Зов, что назойливо гудел в ушах и чужой волей гнул к земле, то слабел, то крепчал. Чувствовался удавкой, ловчей петлей, захлестнувшей шею. И можно бы, конечно, склонить голову, встопырить чуткие уши, повести носом, да и вычуять, куда зовет меня новый знакомец — вглубь Леса, сквозь березовую рощицу, что поднявшейся на месте былого пожарища, через старый овраг, остановивший некогда огонь и отделяющий ныне молодой лесной подрост от дремучего ельника, и дальше, дальше…
Да не желала я нынче видеть его. К чему мне то? Два раза уцелела мало не чудом, а теперь он и вовсе, верно, куда как хорошо подготовился. Не зря же так в себе уверен — чуть не в полный голос зовет, почти совсем не таится.
Нет, побеседовать с ним, конечно, след — но время я выберу сама. И место. Не дорос еще, гость нечаянный, снежному волку в его родном Лесу указывать, силой принуждать. Жди. Придет и твой черед.
А ныне… Устала я от людей. Истосковалась по Седому Лесу-батюшке. Душой истомилась.
С тем поднялась я на лапы, и, обмахнув хвостом лишний снег с боков, легко потрусила, куда душа звала.
Никуда от меня пришлый колдунишка не денется.
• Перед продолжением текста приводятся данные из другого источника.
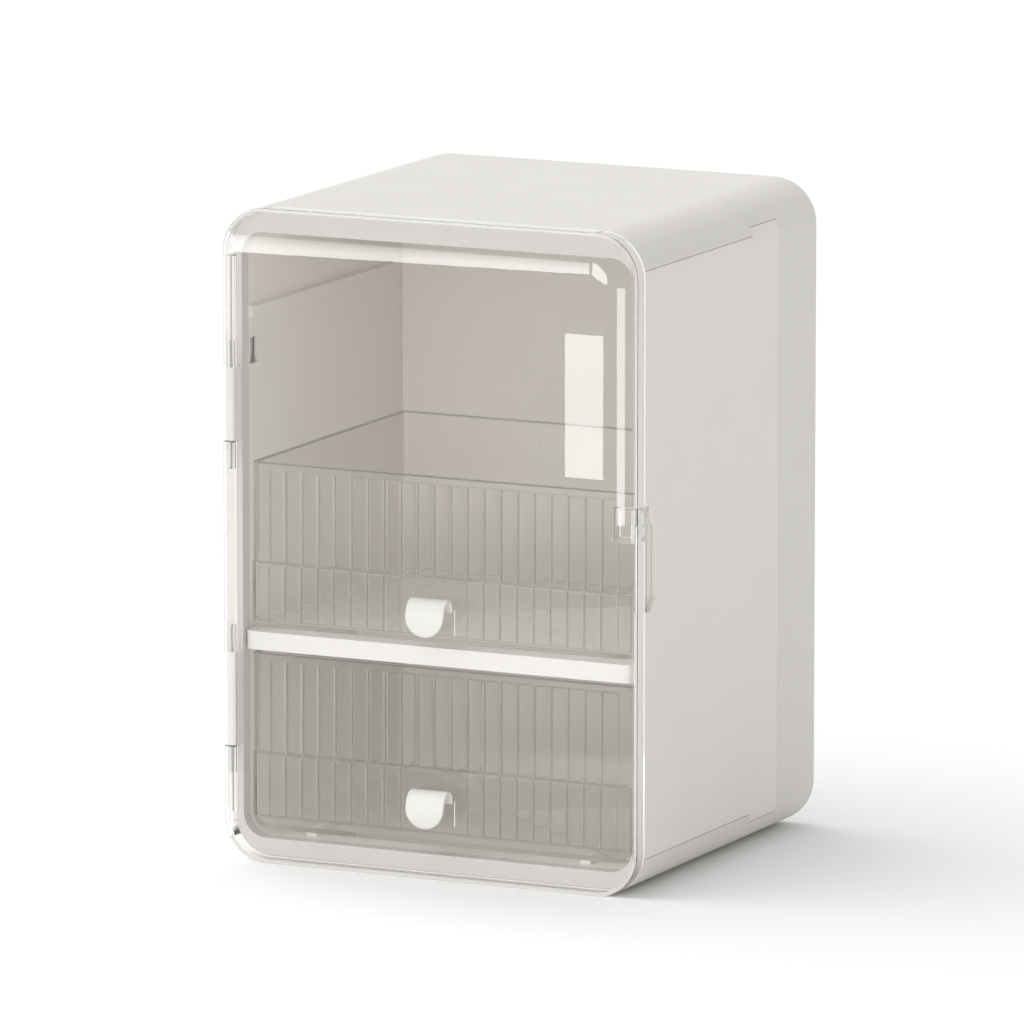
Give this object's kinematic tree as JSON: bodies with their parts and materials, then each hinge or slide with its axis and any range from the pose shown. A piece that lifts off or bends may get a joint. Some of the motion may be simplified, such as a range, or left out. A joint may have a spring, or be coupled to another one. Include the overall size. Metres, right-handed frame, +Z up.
{
  "type": "dustproof makeup organizer",
  "caption": "Upright cosmetics cabinet with rounded pale casing, left-hinged clear dust door, open upper bay, middle shelf and clear ribbed drawers with curled white handles.",
  "frame": {"origin": "under the middle of the whole object, on the surface it stands on", "axes": "+Z up, -Y out of the front (the door side), +X to the right as seen from the front"},
  "size_m": [0.248, 0.236, 0.3615],
  "materials": {
    "shell": "satin",
    "panel": "satin",
    "liner": "satin",
    "white": "gloss",
    "clear": "polished",
    "steel": "brushed",
    "rubber": "matte"
  },
  "bodies": {
    "casing": {"top_shell": "shell", "bottom_shell": "shell", "rear_shell": "shell", "side_panel_left": "panel", "side_panel_right": "panel", "front_ring": "white", "inner_wall_left": "liner", "inner_wall_right": "liner", "inner_ceiling": "liner", "inner_floor": "liner", "inner_back": "liner", "middle_shelf": "white", "finger_recess": "white", "hinge_bracket_upper": "white", "hinge_bracket_lower": "white", "hinge_pin_upper": "steel", "hinge_pin_lower": "steel", "rubber_feet": "rubber", "case_screws": "steel"},
    "door": {"door_panel": "clear", "door_catch": "clear"},
    "upper_drawer": {"upper_drawer_box": "clear", "upper_drawer_front": "clear", "upper_handle_mount": "clear", "upper_handle": "white"},
    "lower_drawer": {"lower_drawer_box": "clear", "lower_drawer_front": "clear", "lower_handle_mount": "clear", "lower_handle": "white"}
  },
  "joints": [
    {"name": "door_hinge", "type": "hinge", "parent": "casing", "child": "door", "pos_m": [-0.1206, -0.1132, 0.18], "axis": [0, 0, -1], "range_deg": [0, 180]},
    {"name": "upper_drawer_slide", "type": "slide", "parent": "casing", "child": "upper_drawer", "axis": [0, -1, 0], "range_m": [0, 0.0707]},
    {"name": "lower_drawer_slide", "type": "slide", "parent": "casing", "child": "lower_drawer", "axis": [0, -1, 0], "range_m": [0, 0.0707]}
  ],
  "couplings": [
    {"joint": "upper_drawer_slide", "follows": "door_hinge", "m_per_rad": 0.0225},
    {"joint": "lower_drawer_slide", "follows": "door_hinge", "m_per_rad": 0.0225}
  ]
}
Отмахнувшись от Зова, навязшего в зубах, что комариный писк, и не думая о нем больше, я мчалась сквозь зимний лес, весь усыпанный серебром, все надбавляя и надбавляя ход, и стремительный ход пожирал холодные версты. Встречные деревья да кусты то хлестали пушистую шубу, то пролетали сквозь меня. Бег становился все стремительней, и места вокруг были сплошь знакомые. Долгий прогал, откуда впервые увидала я Седой Лес, и невеликая полянка, где впервые повстречала снежную стаю, тогда еще казавшеюся дивной сказкою, мелькнули и пропали. Осталось позади то место, где на крепком льду Быстринки принял смерть старый вожак. Насквозь пролетела ельник, где завершилась первая охота, на которую повела я стаю.